Nach dem Scheitern Dahlmanns und seiner Freunde, eine auf den Prinzipien von staatsbürgerlicher Freiheit und verfassungsmäßiger Ordnung beruhende Einheit Deutschlands zu erreichen, kämpfte er im preußischen Herrenhaus für diese Ziele weiter. Friedrich Christoph Dahlmann starb 1860 in Bonn.
Er hat mit seinen Schriften ein reiches Erbe hinterlassen. Als Anhänger des schon von Aristoteles formulierten Prinzips der "Einheit in Vielfalt", der Einheit aus Vielfalt und der vielfältigen Einheit folgerte Dahlmann das Konzept eines nationalen Bundesstaates.
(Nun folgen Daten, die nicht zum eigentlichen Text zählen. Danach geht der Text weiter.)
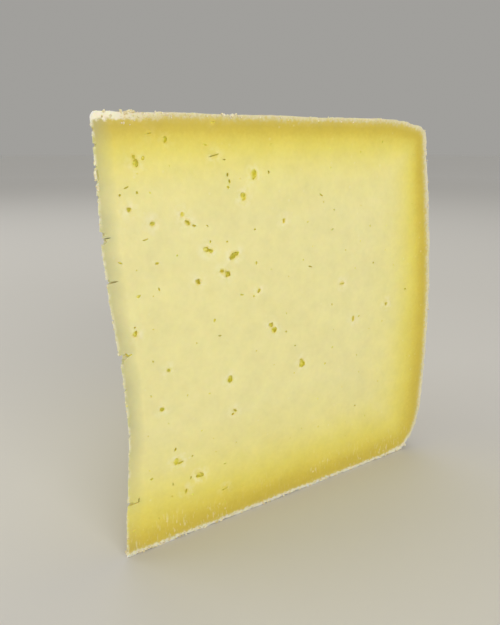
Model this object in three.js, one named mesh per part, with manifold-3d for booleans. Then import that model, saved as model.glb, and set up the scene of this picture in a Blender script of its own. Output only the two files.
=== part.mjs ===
// A wedge of semi-hard cheese, cut from a round wheel and standing on the wheel's flat base.
// Millimetres, +Z up. The wedge points along -X, its heel faces +X, and the origin is at the
// centre of its bounding box, on the base.

import * as THREE from 'three';
import { mergeVertices } from 'three/addons/utils/BufferGeometryUtils.js';
import Module from 'manifold-3d';

// ---- driving dimensions ----

// The wheel the wedge was cut from
const WHEEL_HEIGHT = 120;
const HEEL_FOOT_RADIUS = 118.6;
const HEEL_BULGE = 1.7;
const HEEL_LEAN = 8.6;
const FOOT_ROUNDING = { across: 11, up: 20 };
const SHOULDER_HEIGHT = 108;
const SHOULDER_ROUNDING = 5;
const SHOULDER_STEP = 1;
const SHOULDER_PULL = { in: 1.4, down: 0.7 };
const CROWN_START = 90;
const CROWN_DROP = 1.5;
const CROWN_PULL = { in: 2, down: 0.4 };
const WHEEL_SEGMENTS = 192;
const CURVE_STEPS = 8;

// The cut
const WEDGE_ANGLE = THREE.MathUtils.degToRad(45);
const CUT_OVERSHOOT = 30;
const CUT_REACH = HEEL_FOOT_RADIUS + CUT_OVERSHOOT;

// The sharp inner edge, worn hollow over its lower part
const TIP_HOLLOW_DEPTH = 2.6;
const TIP_HOLLOW_TOP = 85;
const TIP_STEPS = 30;
const TIP_TOLERANCE = 1;

// Chips out of the inner edge: height above the base, depth, opening, lean
const CHIPS = [
  { height: 112.5, depth: 1.6, opening: 1.2, lean: 0.2 },
  { height: 106, depth: 1.4, opening: 2.6, lean: -0.2 },
  { height: 91, depth: 1.6, opening: 4.2, lean: 0 },
  { height: 80.3, depth: 2.6, opening: 0.9, lean: 0.25 },
  { height: 60.2, depth: 2.4, opening: 2.8, lean: 0.3 },
  { height: 17.3, depth: 2.0, opening: 1.8, lean: -0.3 },
];
const CHIP_WIDTH = 8;
const CHIP_OVERHANG = 2;

// The larger eyes: distance out from the inner edge, height, width, tallness, tilt
const RIGHT_FACE_EYES = [
  { out: 9, up: 109, wide: 1.7, tall: 2.9, tilt: 0.4 },
  { out: 17, up: 114, wide: 1.4, tall: 1.8, tilt: 0 },
  { out: 43, up: 105, wide: 1.7, tall: 2.8, tilt: 0.2 },
  { out: 39, up: 99, wide: 1.6, tall: 2.1, tilt: 0 },
  { out: 23, up: 93, wide: 2.4, tall: 1.4, tilt: -0.5 },
  { out: 28, up: 86, wide: 2.4, tall: 1.5, tilt: -0.3 },
  { out: 36, up: 83, wide: 3.0, tall: 2.4, tilt: 0.5 },
  { out: 33, up: 79, wide: 2.4, tall: 1.8, tilt: 0.3 },
  { out: 25, up: 78, wide: 1.6, tall: 2.0, tilt: 0 },
  { out: 49, up: 60, wide: 3.0, tall: 2.2, tilt: -0.7 },
  { out: 61, up: 46, wide: 2.0, tall: 2.6, tilt: 0.2 },
  { out: 34, up: 47, wide: 1.7, tall: 2.4, tilt: 0 },
  { out: 24, up: 19, wide: 2.6, tall: 1.8, tilt: 0 },
  { out: 17, up: 26, wide: 2.5, tall: 1.3, tilt: -0.4 },
];
const LEFT_FACE_EYES = [
  { out: 21, up: 97, wide: 2.2, tall: 1.5, tilt: 0.3 },
  { out: 35, up: 104, wide: 1.6, tall: 2.4, tilt: 0 },
  { out: 30, up: 80, wide: 2.6, tall: 1.9, tilt: -0.4 },
  { out: 47, up: 88, wide: 1.8, tall: 2.2, tilt: 0.2 },
  { out: 56, up: 63, wide: 2.7, tall: 1.8, tilt: 0.5 },
  { out: 27, up: 55, wide: 1.9, tall: 2.3, tilt: 0 },
  { out: 41, up: 36, wide: 2.3, tall: 1.6, tilt: -0.3 },
  { out: 20, up: 24, wide: 2.0, tall: 1.7, tilt: 0.6 },
  { out: 71, up: 49, wide: 1.7, tall: 2.0, tilt: 0 },
  { out: 64, up: 92, wide: 1.9, tall: 1.6, tilt: 0.2 },
];
const EYE_DEPTH = 1.3;

// Corners closer than this are one corner
const MERGE_DISTANCE = 1e-4;

const PASTE_COLOUR = 0xe3d98f;
const PASTE_ROUGHNESS = 0.5;

const wasm = await Module();
wasm.setup();

// ---- solids in and out of the boolean library ----

/** Drops the triangles that merging has folded to a line, such as those at a lathe's poles. */
function withoutFoldedTriangles(indices) {
  const kept = [];
  for (let i = 0; i < indices.length; i += 3) {
    const [a, b, c] = [indices[i], indices[i + 1], indices[i + 2]];
    if (a !== b && b !== c && c !== a) kept.push(a, b, c);
  }
  return new Uint32Array(kept);
}

/** Turns a closed three.js geometry into a solid that can be joined and cut. */
function toSolid(geometry) {
  const bare = geometry.clone();
  bare.deleteAttribute('normal');
  bare.deleteAttribute('uv');
  const merged = mergeVertices(bare, MERGE_DISTANCE);
  const vertProperties = new Float32Array(merged.attributes.position.array);
  const triVerts = withoutFoldedTriangles(merged.index.array);
  return new wasm.Manifold(new wasm.Mesh({ numProp: 3, vertProperties, triVerts }));
}

/** Turns a solid back into a geometry with flat-shaded faces. */
function toGeometry(solid) {
  const mesh = solid.getMesh();
  const geometry = new THREE.BufferGeometry();
  geometry.setAttribute('position', new THREE.BufferAttribute(new Float32Array(mesh.vertProperties), 3));
  geometry.setIndex(new THREE.BufferAttribute(new Uint32Array(mesh.triVerts), 1));
  geometry.computeVertexNormals();
  return geometry;
}

// ---- the wheel ----

/** Half the wheel's section, from the centre of the base, round the heel, to the centre of the top. */
function wheelSection() {
  const foot = FOOT_ROUNDING;
  const shoulderRadius = HEEL_FOOT_RADIUS - HEEL_LEAN;
  const bulgeRadius = HEEL_FOOT_RADIUS + HEEL_BULGE;
  const bulgeHeight = (foot.up + SHOULDER_HEIGHT) / 2;
  const browRadius = shoulderRadius - SHOULDER_STEP;
  const browHeight = WHEEL_HEIGHT - CROWN_DROP;
  const section = new THREE.Path();
  section.moveTo(0, 0);
  section.lineTo(HEEL_FOOT_RADIUS - foot.across, 0);
  section.absellipse(
    HEEL_FOOT_RADIUS - foot.across, foot.up, foot.across, foot.up, -Math.PI / 2, 0, false, 0,
  );
  section.quadraticCurveTo(bulgeRadius, bulgeHeight, shoulderRadius, SHOULDER_HEIGHT);
  section.lineTo(browRadius, browHeight - SHOULDER_ROUNDING + SHOULDER_STEP);
  section.quadraticCurveTo(
    shoulderRadius - SHOULDER_PULL.in, browHeight - SHOULDER_PULL.down,
    browRadius - SHOULDER_ROUNDING, browHeight,
  );
  section.quadraticCurveTo(
    (CROWN_START + shoulderRadius) / 2 - CROWN_PULL.in, WHEEL_HEIGHT - CROWN_PULL.down,
    CROWN_START, WHEEL_HEIGHT,
  );
  section.lineTo(0, WHEEL_HEIGHT);
  return section.getPoints(CURVE_STEPS);
}

/** The whole wheel, turned about its upright axis. */
function wheel() {
  const turned = new THREE.LatheGeometry(wheelSection(), WHEEL_SEGMENTS);
  turned.rotateX(Math.PI / 2);
  return toSolid(turned);
}

// ---- the cut ----

/** How far the inner edge lies inside the wheel's axis at a height. */
function tipHollow(height) {
  if (height <= 0 || height >= TIP_HOLLOW_TOP) return 0;
  return TIP_HOLLOW_DEPTH * Math.sin(Math.PI * height / TIP_HOLLOW_TOP) ** 2;
}

/** Points out from the inner edge along the right (-Y) or left (+Y) cut face. */
function faceDirection(side) {
  const angle = side * WEDGE_ANGLE / 2;
  return new THREE.Vector3(Math.cos(angle), Math.sin(angle), 0);
}

/** A point on a cut face. The left face bends in towards the hollow inner edge, the right one is flat. */
function onFace(side, out, up) {
  const bend = side > 0 ? tipHollow(up) * (1 - out / CUT_REACH) : 0;
  const point = faceDirection(side).multiplyScalar(out);
  return point.addScaledVector(faceDirection(-1), bend).setZ(up);
}

/** The block of wedge that the two cuts leave, taller and longer than the wheel. */
function wedgeBlock() {
  const right = faceDirection(-1).multiplyScalar(CUT_REACH);
  const left = faceDirection(1).multiplyScalar(CUT_REACH);
  const plan = new THREE.Shape([
    new THREE.Vector2(0, 0), new THREE.Vector2(right.x, right.y), new THREE.Vector2(left.x, left.y),
  ]);
  const depth = WHEEL_HEIGHT + 2 * CUT_OVERSHOOT;
  const block = new THREE.ExtrudeGeometry(plan, { depth, steps: 2 * TIP_STEPS, bevelEnabled: false });
  block.translate(0, 0, -CUT_OVERSHOOT);
  const point = new THREE.Vector3();
  for (let i = 0; i < block.attributes.position.count; i += 1) {
    point.fromBufferAttribute(block.attributes.position, i);
    if (Math.hypot(point.x, point.y) > TIP_TOLERANCE) continue;
    point.addScaledVector(faceDirection(-1), tipHollow(point.z));
    block.attributes.position.setXYZ(i, point.x, point.y, point.z);
  }
  return toSolid(block);
}

// ---- chips and eyes ----

/** A three-sided bite out of the inner edge, pointing into the cheese. */
function chipCutter({ height, depth, opening, lean }) {
  const outline = new THREE.Shape([
    new THREE.Vector2(-CHIP_OVERHANG, -opening),
    new THREE.Vector2(depth, depth * lean),
    new THREE.Vector2(-CHIP_OVERHANG, opening),
  ]);
  const bite = new THREE.ExtrudeGeometry(outline, { depth: CHIP_WIDTH, bevelEnabled: false });
  bite.translate(0, 0, -CHIP_WIDTH / 2);
  bite.rotateX(Math.PI / 2);
  bite.translate(tipHollow(height), 0, height);
  return toSolid(bite);
}

/** An angular little hole on one cut face. */
function eyeCutter({ out, up, wide, tall, tilt }, side) {
  const eye = new THREE.IcosahedronGeometry(1, 0);
  eye.scale(wide / 2, EYE_DEPTH, tall / 2);
  eye.rotateY(tilt);
  eye.rotateZ(side * WEDGE_ANGLE / 2);
  eye.translate(...onFace(side, out, up));
  return toSolid(eye);
}

/** The finished wedge: wheel, cut to a wedge, less its chips and eyes. */
function wedge() {
  const cutters = [
    ...CHIPS.map((chip) => chipCutter(chip)),
    ...RIGHT_FACE_EYES.map((eye) => eyeCutter(eye, -1)),
    ...LEFT_FACE_EYES.map((eye) => eyeCutter(eye, 1)),
  ];
  return cutters.reduce((solid, cutter) => solid.subtract(cutter), wheel().intersect(wedgeBlock()));
}

/** Moves a geometry so that the centre of its box, on the base, is the origin. */
function standOnOrigin(geometry) {
  geometry.computeBoundingBox();
  const box = geometry.boundingBox;
  geometry.translate(-(box.min.x + box.max.x) / 2, -(box.min.y + box.max.y) / 2, -box.min.z);
  return geometry;
}

// ---- the model ----

const cheese = new THREE.Mesh(
  standOnOrigin(toGeometry(wedge())),
  new THREE.MeshStandardMaterial({ color: PASTE_COLOUR, roughness: PASTE_ROUGHNESS, metalness: 0 }),
);
cheese.name = 'cheese_wedge';

const model = new THREE.Group();
model.add(cheese);

export default model;
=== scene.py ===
"""A wedge of semi-hard cheese, cut from a round wheel and standing on the wheel's flat base.

The wedge is one piece: pale paste with small angular eyes, a chipped inner edge and a thin natural
rind. Its shape is worked out in millimetres about the wheel's upright axis, then placed in the frame
in metres.
"""

import logging
import math
from dataclasses import dataclass, field
from enum import Enum, IntEnum
from typing import Any, Callable, Mapping, Sequence

import bmesh
import bpy
import numpy as np
from mathutils import Matrix, Vector, noise
from mathutils.geometry import delaunay_2d_cdt


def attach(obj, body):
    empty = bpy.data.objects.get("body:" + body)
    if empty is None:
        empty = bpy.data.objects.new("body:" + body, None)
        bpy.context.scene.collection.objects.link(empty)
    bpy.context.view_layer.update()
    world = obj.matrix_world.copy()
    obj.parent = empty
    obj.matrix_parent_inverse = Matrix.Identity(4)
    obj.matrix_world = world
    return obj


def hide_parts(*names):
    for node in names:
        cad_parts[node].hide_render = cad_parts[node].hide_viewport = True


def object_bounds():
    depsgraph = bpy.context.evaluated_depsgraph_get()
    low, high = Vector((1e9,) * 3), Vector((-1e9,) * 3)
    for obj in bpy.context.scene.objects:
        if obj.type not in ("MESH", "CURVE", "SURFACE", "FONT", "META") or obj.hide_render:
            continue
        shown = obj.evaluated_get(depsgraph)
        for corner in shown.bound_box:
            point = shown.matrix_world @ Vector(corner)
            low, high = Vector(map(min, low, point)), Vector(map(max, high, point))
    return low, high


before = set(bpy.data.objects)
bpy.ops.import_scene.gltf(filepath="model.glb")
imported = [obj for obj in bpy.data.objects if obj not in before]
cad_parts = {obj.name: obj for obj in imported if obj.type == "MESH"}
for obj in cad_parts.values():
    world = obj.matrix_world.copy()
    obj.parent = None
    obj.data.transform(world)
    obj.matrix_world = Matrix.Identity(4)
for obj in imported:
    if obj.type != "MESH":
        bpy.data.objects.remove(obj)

CAD_LOW, CAD_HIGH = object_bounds()
FOOT = Vector((CAD_LOW.x, (CAD_LOW.y + CAD_HIGH.y) / 2, CAD_LOW.z))
NODE = "cheese_wedge"
BODY = "root"
MM = 0.001

log = logging.getLogger("cheese")

Array = np.ndarray
Thing = bpy.types.Object
Tree = bpy.types.NodeTree
Node = bpy.types.Node
Socket = bpy.types.NodeSocket
Shell = bmesh.types.BMesh
Spot = tuple[float, float]
Layer = tuple[float, float, float]
Faces = Sequence[tuple[int, ...]]


class Side(Enum):
    """The two cut faces, by the side of the wedge that they are on."""

    RIGHT = -1
    LEFT = 1


class Slot(IntEnum):
    """Places in the wedge's list of materials."""

    PASTE = 0
    RIND = 1
    EYE_WALL = 2
    CRUMB = 3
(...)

So war für ihn das Eintreten für einen nationalen Zentralstaat und die Bewahrung der föderalen Gliedstaaten kein Gegensatz, bedingten beide vielmehr einander: Nur ein Bund, der auf Ländern beruht, kann seine Aufgaben erfüllen. Länder können nur im Bund miteinander ihre Eigenart bewahren.
Dahlmann entwickelte ein alles übergreifendes Konzept zu einer "guten Politik". Darunter verstand er nicht eine erfolgreiche Politik, die den Herrscher oder die regierende Partei und ihre Elite an der Macht hält. Als "gute Politik" definierte Dahlmann 1853: 1. Dem Staate geht ein Naturzustand des Menschen voran, der Vernunft besitzt und sehr wohl ein Über und ein Unter sich zu unterscheiden weiß. 2. Der Staat ist also keine Erfindung, keine Aktiengesellschaft, keine Maschine, kein notwendiges Übel und auch kein heilbares Gebrechen der Menschheit. Er ist ein Vermögen der Menschheit. 3. Der Staat ist uranfänglich - "Der Mensch ist von Natur ein Staatswesen" (Aristoteles).
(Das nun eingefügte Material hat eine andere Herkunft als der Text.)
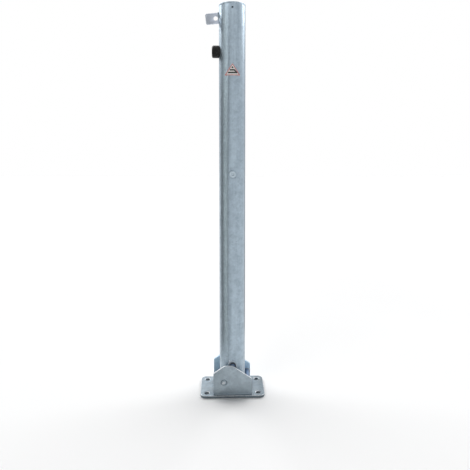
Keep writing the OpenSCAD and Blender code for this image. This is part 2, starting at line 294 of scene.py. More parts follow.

Gute Politik verstand Dahlmann im Anschluss an Aristoteles als einen verfassten Staat, der auf dem Ausgleich von Freiheit und Ordnung, auf der Mäßigung zwischen den Gewalten und auf staatsbürgerlicher Beteiligung sowie verantwortlicher politischer Führung beruht. Politisches Handeln sowohl der Staatsbürger als auch ihrer Repräsentanten muss nach der Auffassung dieses deutschen Geschichts- und Politikklassikers des 19. Jahrhunderts auf politischen Grundwerten und Überzeugungen basieren und darf nicht auf bloßen politischen Machterhalt reduziert werden. Besser könnte auch kein lebender Festredner für den Föderalismus werben.